**Your task:** Nothing outside the stretch should be returned: give exactly the lines from the line containing "pin_pitch / 2, live_block_z))" through the line containing "bpy.data.objects.remove(obj)", including both.
-- begin Data supplied --
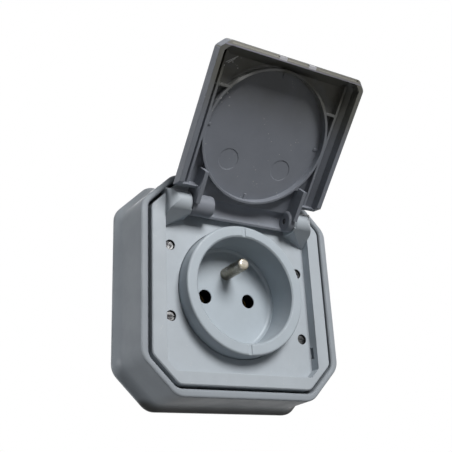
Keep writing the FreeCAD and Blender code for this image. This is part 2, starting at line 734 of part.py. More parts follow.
def lid_ribs():
    """Ring rib, straight ribs, bridges, cheeks and gussets inside the lid."""
    low = lid_inner - rib_height
    ring_inner = collar_radius + ring_rib_gap
    ring_outer = ring_inner + rib_thick
    ribs = [pipe(0, 0, ring_outer, ring_inner, low, lid_inner)]
    rail_x = ring_inner + rib_thick / 2
    rail = box(rail_x, rail_x + rib_thick, low, lid_inner,
               lid_far + rail_end, hinge_z - lid_side_start - lid_end_wall / 2)
    bridge_x = math.sqrt(ring_inner ** 2 - bridge_low ** 2)
    bridge = box(bridge_x, rail_x + rib_thick / 2, low, lid_inner,
                 -bridge_low - rib_thick / 2, -bridge_low + rib_thick / 2)
    cheek_z = hinge_z - cheek_far
    cheek = box(tongue_half - lid_end_wall, tongue_half, lid_lip, lid_inner,
                cheek_z, hinge_z - knuckle_radius / 2)
    link_x = math.sqrt(ring_inner ** 2 - cheek_z ** 2)
    link = box(link_x, tongue_half, low, lid_inner, cheek_z, cheek_z + rib_thick)
    for part in (rail, bridge, cheek, link):
        ribs += both_sides(part)
    half = rib_thick / 2
    reach = ring_inner - gusset_length
    ribs += both_sides(box(reach, ring_inner + half, lid_inner - gusset_height, lid_inner, -half, half))
    deep = gusset_height + key_notch_depth / 2
    for sign in (-1, 1):
        inner, outer = sorted((sign * reach, sign * (ring_inner + half)))
        ribs.append(box(-half, half, lid_inner - deep, lid_inner, inner, outer))
    return ribs


def lid_closed():
    """Lid as it lies on the socket: tray, ribs, knuckles and the curled hinge edge."""
    shoulder = hinge_z - lid_side_start
    tongue = box(-tongue_half, tongue_half, lid_lip, lid_outer, shoulder - lid_end_wall, hinge_z)
    neck = tongue_half - lid_end_wall
    tongue = tongue.cut(box(-neck, neck, lid_lip, lid_inner, shoulder - lid_end_wall, hinge_z))
    throat = box(-neck, neck, lid_lip, lid_inner, shoulder - lid_end_wall, shoulder)
    shell = lid_tray().cut(throat).fuse(tongue).removeSplitter()
    cheek_end = [(lid_lip, hinge_z), (lid_lip, hinge_z - knuckle_radius - 0.8),
                 (hinge_reach - knuckle_radius * 0.7, hinge_z - knuckle_radius * 0.6),
                 (lid_inner, hinge_z - 1), (lid_inner, hinge_z)]
    shell = shell.cut(side_profile(cheek_end, -tongue_half, tongue_half))
    inside = axle(-tongue_half, tongue_half, curl_radius - curl_wall)
    shell = shell.cut(inside)
    curl = axle(-tongue_half, tongue_half, curl_radius).cut(inside)
    curl = curl.common(box(-tongue_half, tongue_half, hinge_reach - 0.3, lid_outer,
                           hinge_z, hinge_z + curl_radius))
    knuckles = [both_sides(knuckle(knuckle_short))[0], both_sides(knuckle(knuckle_long))[1]]
    web_start, web_end = web_line(lid_web_gap)
    swept = side_profile([web_start, web_end, (web_end[0], hinge_z), (web_start[0], hinge_z)],
                         tongue_half, lid_half + 1)
    step_x = lid_half - lip_step_end
    step = box(-step_x, step_x, lid_lip, lid_lip + lip_step_depth, lid_far, lid_far + lip_step_width)
    shell = shell.cut(both_sides(swept) + [step])
    pad = box(pad_place - pad_width / 2, pad_place + pad_width / 2, lid_lip, lid_lip + lip_step_depth + 0.2,
              lid_far + lip_step_width - pad_depth, lid_far + lip_step_width + 0.2)
    shell = shell.fuse(lid_ribs() + [curl] + knuckles + both_sides(pad)).removeSplitter()
    cuts = both_sides(axle(pin_end(hinge_pin_long) - 0.3, lug_inner, hinge_pin_radius + hinge_pin_play))
    cuts += both_sides(rod(ejector_x, hinge_z - ejector_s, ejector_radius,
                           lid_inner - 1, lid_inner + ejector_depth))
    return shell.cut(cuts)


def lid():
    """Lid swung up to its stop."""
    opened = lid_closed()
    opened.rotate(place(0, hinge_reach, hinge_z), V(1, 0, 0), -open_angle)
    return opened


def save(name, shape):
    """Write one node and say what it is."""
    solids = shape.Solids
    if not solids or not shape.isValid():
        raise ValueError(name + " is not a valid solid")
    kept = solids[0] if len(solids) == 1 else Part.makeCompound(solids)
    kept.exportStep(os.path.join("parts", name + ".step"))
    size = shape.BoundBox
    print("%-22s solids %d  volume %8.1f  %5.1f x %5.1f x %5.1f" % (
        name, len(solids), shape.Volume, size.XLength, size.YLength, size.ZLength))


os.makedirs("parts", exist_ok=True)
save("surround", surround())
save("face_plate", face_plate())
save("lid", lid())
save("socket_well", socket_well())
save("well_floor", well_floor_disc())
save("mechanism_base", mechanism_base())
save("mounting_ring", mounting_ring())
save("support_frame", support_frame())
save("earth_pin", earth_pin())
save("earth_strap", earth_strap())
for name, side in live_sides.items():
    save("contact_" + name, contact(side))
    save("contact_spring_" + name, contact_spring(side))
    save("terminal_" + name, terminal(side * pin_pitch / 2, live_block_z))
save("terminal_earth", terminal(0, earth_block_z))
save("terminal_screws", terminal_screws())
save("cover_screws", cover_screws())
save("base_screws", base_screws())
save("frame_screws", frame_screws())
save("hinge_pins", hinge_pins())
save("wall_gasket", foot_groove())
save("plate_gasket", plate_gasket())
save("seat_gasket", seat_gasket())
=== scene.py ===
# %% [markdown]
# # A weatherproof wall socket, dressed in Blender
#
# This is an outdoor socket with a hinged lid that keeps the rain out. Its shapes
# come from its CAD model, and this script gives them their finish, a floor, light
# and a camera.

# %% Load the part
import math

import bpy
from mathutils import Euler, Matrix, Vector

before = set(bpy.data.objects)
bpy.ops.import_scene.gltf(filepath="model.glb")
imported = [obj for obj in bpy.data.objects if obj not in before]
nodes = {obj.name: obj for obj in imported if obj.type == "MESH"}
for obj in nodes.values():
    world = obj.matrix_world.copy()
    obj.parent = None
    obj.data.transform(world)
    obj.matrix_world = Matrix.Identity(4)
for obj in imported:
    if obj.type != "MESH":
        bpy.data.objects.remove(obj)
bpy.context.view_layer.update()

# %% [markdown]
# ## Small helpers for shader nodes
#
# A material is a graph of nodes. Writing the graph by hand takes three lines a
# node: make it, set its values, link it. These helpers do the three at once, so
# that each finish below reads from top to bottom like a recipe.

# %% Helpers for node graphs
MM = 0.001


def add(tree, kind, settings=None, **inputs):
    """A new node in the tree. An input gets a value, or a link if it is given a socket."""
    node = tree.nodes.new(kind)
    for name, value in (settings or {}).items():
        setattr(node, name, value)
    for name, value in inputs.items():
        plug(tree, node, name.replace("_", " "), value)
    return node


def plug(tree, node, name, value):
    """Sets one input of a node by its name, or links a socket to it."""
    socket = node.inputs[int(name)] if name.isdigit() else node.inputs[name]
    if isinstance(value, bpy.types.NodeSocket):
        tree.links.new(value, socket)
    else:
        socket.default_value = value


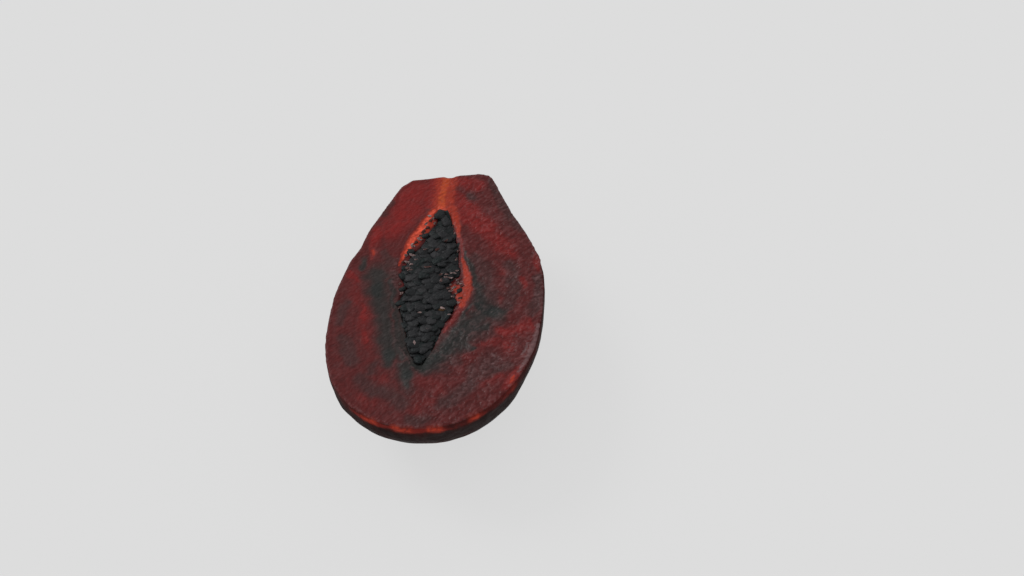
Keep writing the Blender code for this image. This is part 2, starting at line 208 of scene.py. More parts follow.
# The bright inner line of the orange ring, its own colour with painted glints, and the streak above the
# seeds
-- end Data supplied --
**Output for this exercise:**
    save("terminal_" + name, terminal(side * pin_pitch / 2, live_block_z))
save("terminal_earth", terminal(0, earth_block_z))
save("terminal_screws", terminal_screws())
save("cover_screws", cover_screws())
save("base_screws", base_screws())
save("frame_screws", frame_screws())
save("hinge_pins", hinge_pins())
save("wall_gasket", foot_groove())
save("plate_gasket", plate_gasket())
save("seat_gasket", seat_gasket())
=== scene.py ===
# %% [markdown]
# # A weatherproof wall socket, dressed in Blender
#
# This is an outdoor socket with a hinged lid that keeps the rain out. Its shapes
# come from its CAD model, and this script gives them their finish, a floor, light
# and a camera.

# %% Load the part
import math

import bpy
from mathutils import Euler, Matrix, Vector

before = set(bpy.data.objects)
bpy.ops.import_scene.gltf(filepath="model.glb")
imported = [obj for obj in bpy.data.objects if obj not in before]
nodes = {obj.name: obj for obj in imported if obj.type == "MESH"}
for obj in nodes.values():
    world = obj.matrix_world.copy()
    obj.parent = None
    obj.data.transform(world)
    obj.matrix_world = Matrix.Identity(4)
for obj in imported:
    if obj.type != "MESH":
        bpy.data.objects.remove(obj)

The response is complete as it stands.